Here, Origen discusses rivers and clouds. Rivers are the "streams of living waters" which flow from the believer (see John 7:38). The Greek word ποταμός can be translated as either stream or river. The clouds, continuing from the previous passage, represent the apostles and prophets: they had these streams within them, which "gladdened the city of God." Origen also states that thunder is the voice of the angels who administer the clouds.
καὶ ἐπεὶ ποταμοί
τινες ἐκ κοιλίας αὐτῶν ἦσαν
ὕδατος ἐξιόντες εἰς ζωὴν αίώνιον,
ποταμοὺς ἔχοντες ἐλάλουν καὶ
εὔφραινον τὴν πόλιν τοῦ θεοῦ, "τοῦ
γὰρ ποταμοῦ τὰ ὀρμήματα, εὐφραίνουσι
τὴν πόλιν τοῦ θεοῦ." ἐπεὶ οὖν ἔφασκεν
ἐνταῦθα ὁ λόγος, "φωνὴν
ἔδωκαν αἱ νεφέλαι." οὐκ ἦν χαλεπὸν
δέ τις ζητήσει τοῖς ἀποδεδομένοις
εἰς τὸ "εἴδοσάν σε ὕδατα καὶ ἐφοβήθησαν."
καὶ τὰ ἑξῆς ἰδεῖν, μὴ
λανθάνειν τί καὶ περὶ τὰς νεφέλας.
τάχα οὖν ὥσπερ εἴσι δυνάμεις ἐπὶ
θαλασσῶν, ἐπὶ ποταμῶν, ἐπὶ
γῆς, ἐπὶ φυτῶν, ἐπὶ ζῴων γενέσεως,
οὕτως εἰσὶ δυνάμεις καὶ ἐπὶ τῶν
νεφελῶν, ὡς τετάχθαι τινὰς καὶ
ἐπὶ τῶν βροντῶν, ἐπὶ τῶν ἀστραπῶν,
ἐπὶ τῶν ὑετῶν, καὶ τοῦ θεοῦ προστάσσοντος
καὶ ἐντελλομένου γίνεσθαι
ὑετοὺς ἐπὶ τήνδε τὴν πόλιν, καὶ
μὴ γενέσθαι ἐφ᾽ἑτέραν πόλιν, κατὰ
τὸ εἰρημένον ἐν τῷ προφήτῃ, ἢ
καὶ τὸ ῥητὸν, "καὶ βρέξω ἐπὶ πόλιν
μίαν. ἐπὶ δὲ πόλιν μίαν οὐ βρέξω" (Am. 4:7)

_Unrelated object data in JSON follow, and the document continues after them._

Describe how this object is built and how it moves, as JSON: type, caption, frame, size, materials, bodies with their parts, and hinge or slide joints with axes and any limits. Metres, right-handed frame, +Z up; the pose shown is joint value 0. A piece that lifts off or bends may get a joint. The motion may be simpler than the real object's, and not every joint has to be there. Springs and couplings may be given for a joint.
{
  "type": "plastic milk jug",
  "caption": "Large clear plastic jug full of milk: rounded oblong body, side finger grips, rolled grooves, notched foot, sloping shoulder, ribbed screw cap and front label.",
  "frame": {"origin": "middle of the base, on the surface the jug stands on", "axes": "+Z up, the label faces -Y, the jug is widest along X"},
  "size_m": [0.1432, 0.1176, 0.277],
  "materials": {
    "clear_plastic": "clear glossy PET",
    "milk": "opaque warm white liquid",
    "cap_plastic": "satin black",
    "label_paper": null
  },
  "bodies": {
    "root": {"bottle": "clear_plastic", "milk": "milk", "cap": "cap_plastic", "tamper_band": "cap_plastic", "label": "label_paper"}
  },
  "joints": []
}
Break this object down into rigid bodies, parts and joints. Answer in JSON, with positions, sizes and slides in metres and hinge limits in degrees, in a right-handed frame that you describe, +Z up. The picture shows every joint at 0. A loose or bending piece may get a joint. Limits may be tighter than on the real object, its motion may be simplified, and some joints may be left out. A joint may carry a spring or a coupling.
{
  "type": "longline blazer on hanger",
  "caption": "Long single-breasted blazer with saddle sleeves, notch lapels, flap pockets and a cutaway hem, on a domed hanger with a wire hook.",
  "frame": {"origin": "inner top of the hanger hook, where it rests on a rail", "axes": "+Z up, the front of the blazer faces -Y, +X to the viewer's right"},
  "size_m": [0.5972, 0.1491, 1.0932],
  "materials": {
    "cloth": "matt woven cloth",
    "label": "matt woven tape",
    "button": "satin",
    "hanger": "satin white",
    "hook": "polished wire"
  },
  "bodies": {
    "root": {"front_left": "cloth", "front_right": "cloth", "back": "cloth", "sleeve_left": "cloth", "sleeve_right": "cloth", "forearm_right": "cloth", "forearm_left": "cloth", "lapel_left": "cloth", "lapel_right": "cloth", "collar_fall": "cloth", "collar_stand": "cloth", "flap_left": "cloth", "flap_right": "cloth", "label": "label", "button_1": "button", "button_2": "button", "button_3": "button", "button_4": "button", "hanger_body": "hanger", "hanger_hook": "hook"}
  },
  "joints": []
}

"φωνὴν οὖν ἔδωκαν αἱ νεφέλαι." αἱ βρονταὶ,
οὐδὲν ἄλλο εἰσὶν, ἢ νεφελῶν φωναί,
ὡς τετήρηται ἐν τοῖς χειμῶσιν,
οὐδέποτε οὖν αἰθρίου ὄντος τοῦ
ἀέρος, ἤκουσέ τις βροντῆς, οὐδὲ
ἐώρακεν ἀστραπήν. "φωνὴν ἔδωκαν
αἱ νεφέλαι" οἰκονομούντων τῶν
πεπιστευμένων ταῦτα ἀγγέλων τὴν διάκρισιν.
And since streams of living water were proceeding from their hearts to eternal life (Jn. 7:37), they would speak, as they had these streams, and would bring cheer to the city of God, "for the sudden force of the river, it makes glad the city of God." And so the passage says here, "the clouds gave a voice." It was not difficult to allegorize this. Following this, one will seek an account of the passage, "the waters saw you and were afraid," in order to see what follows, so that nothing may remain hidden about the clouds.

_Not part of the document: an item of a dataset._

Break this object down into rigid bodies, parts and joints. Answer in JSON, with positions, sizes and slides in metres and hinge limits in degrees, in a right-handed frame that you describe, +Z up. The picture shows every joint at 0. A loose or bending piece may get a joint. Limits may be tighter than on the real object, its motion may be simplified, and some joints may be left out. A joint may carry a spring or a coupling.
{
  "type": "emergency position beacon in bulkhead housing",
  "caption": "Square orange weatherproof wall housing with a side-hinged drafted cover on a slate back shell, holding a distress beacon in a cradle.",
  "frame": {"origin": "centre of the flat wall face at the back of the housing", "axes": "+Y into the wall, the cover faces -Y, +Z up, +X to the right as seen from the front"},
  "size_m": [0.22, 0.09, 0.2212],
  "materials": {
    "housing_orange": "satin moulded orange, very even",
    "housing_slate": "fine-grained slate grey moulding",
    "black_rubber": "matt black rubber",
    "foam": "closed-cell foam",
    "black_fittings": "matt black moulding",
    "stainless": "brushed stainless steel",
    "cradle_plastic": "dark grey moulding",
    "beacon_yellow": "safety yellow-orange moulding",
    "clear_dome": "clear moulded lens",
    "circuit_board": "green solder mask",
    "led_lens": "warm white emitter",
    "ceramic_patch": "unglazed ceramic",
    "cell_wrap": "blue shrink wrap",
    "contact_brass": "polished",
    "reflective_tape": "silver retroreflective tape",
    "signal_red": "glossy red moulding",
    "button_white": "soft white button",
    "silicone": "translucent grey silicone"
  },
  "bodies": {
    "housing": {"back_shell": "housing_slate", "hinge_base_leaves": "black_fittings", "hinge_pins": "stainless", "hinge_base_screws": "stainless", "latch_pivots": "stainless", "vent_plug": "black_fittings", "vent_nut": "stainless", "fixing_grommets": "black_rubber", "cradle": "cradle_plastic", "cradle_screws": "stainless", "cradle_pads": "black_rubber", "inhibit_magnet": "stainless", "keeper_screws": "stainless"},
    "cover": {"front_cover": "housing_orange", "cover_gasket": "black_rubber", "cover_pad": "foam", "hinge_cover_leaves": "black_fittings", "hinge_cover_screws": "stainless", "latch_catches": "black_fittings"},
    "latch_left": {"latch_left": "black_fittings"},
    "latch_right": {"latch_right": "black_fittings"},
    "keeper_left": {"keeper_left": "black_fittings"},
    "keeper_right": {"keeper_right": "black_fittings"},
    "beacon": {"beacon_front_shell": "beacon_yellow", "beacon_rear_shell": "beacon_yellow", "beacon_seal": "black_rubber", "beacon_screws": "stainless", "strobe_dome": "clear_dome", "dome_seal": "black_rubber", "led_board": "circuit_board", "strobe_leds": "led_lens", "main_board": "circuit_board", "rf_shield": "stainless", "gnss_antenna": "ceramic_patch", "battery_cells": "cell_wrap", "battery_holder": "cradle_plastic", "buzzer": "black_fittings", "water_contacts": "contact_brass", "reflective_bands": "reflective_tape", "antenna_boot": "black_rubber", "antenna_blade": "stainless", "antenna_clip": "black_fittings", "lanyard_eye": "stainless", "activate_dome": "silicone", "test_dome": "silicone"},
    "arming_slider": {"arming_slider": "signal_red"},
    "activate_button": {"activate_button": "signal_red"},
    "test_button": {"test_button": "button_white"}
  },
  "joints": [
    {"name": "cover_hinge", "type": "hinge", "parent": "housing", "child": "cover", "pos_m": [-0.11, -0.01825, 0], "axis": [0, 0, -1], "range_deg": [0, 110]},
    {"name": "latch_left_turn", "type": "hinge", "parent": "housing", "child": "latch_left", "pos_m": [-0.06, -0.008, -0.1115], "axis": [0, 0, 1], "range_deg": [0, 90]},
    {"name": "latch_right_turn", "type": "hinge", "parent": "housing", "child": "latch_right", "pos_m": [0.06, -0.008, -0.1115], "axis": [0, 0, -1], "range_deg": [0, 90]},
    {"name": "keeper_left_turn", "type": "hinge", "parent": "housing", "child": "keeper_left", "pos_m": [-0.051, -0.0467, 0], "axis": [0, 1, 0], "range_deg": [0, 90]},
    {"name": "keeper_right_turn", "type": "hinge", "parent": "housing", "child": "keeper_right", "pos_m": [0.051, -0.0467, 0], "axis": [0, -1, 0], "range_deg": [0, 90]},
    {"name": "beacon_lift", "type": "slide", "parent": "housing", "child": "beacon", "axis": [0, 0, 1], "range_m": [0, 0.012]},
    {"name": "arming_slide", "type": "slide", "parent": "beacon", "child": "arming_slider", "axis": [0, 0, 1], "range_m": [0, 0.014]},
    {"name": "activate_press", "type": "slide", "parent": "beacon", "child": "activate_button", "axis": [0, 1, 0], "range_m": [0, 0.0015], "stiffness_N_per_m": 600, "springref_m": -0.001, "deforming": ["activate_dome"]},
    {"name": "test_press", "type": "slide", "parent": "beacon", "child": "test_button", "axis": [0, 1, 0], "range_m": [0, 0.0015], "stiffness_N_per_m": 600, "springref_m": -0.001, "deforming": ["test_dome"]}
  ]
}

Perhaps then, just as there are powers over the seas, over the rivers, over the earth, and over the types of animals, so are there powers over the clouds. Thus, some would have places over the thunder, some over the lightning, and some over the rains. So, by the order and command of God, rain comes upon this one city, but not upon another one, as it is said in the prophet, or at least at the literal level, "And I send rain on one city, but I will not send rain on another." (Am. 4:7) Thus, "the clouds give a voice." Thunder, then, is nothing other than the voices of the clouds. Because the voice is observed during storms, one has never heard thunder while the weather is clear, nor has one seen lightning. "The clouds gave a voice." This voice is the judgment of the administering angels who have been entrusted with these matters.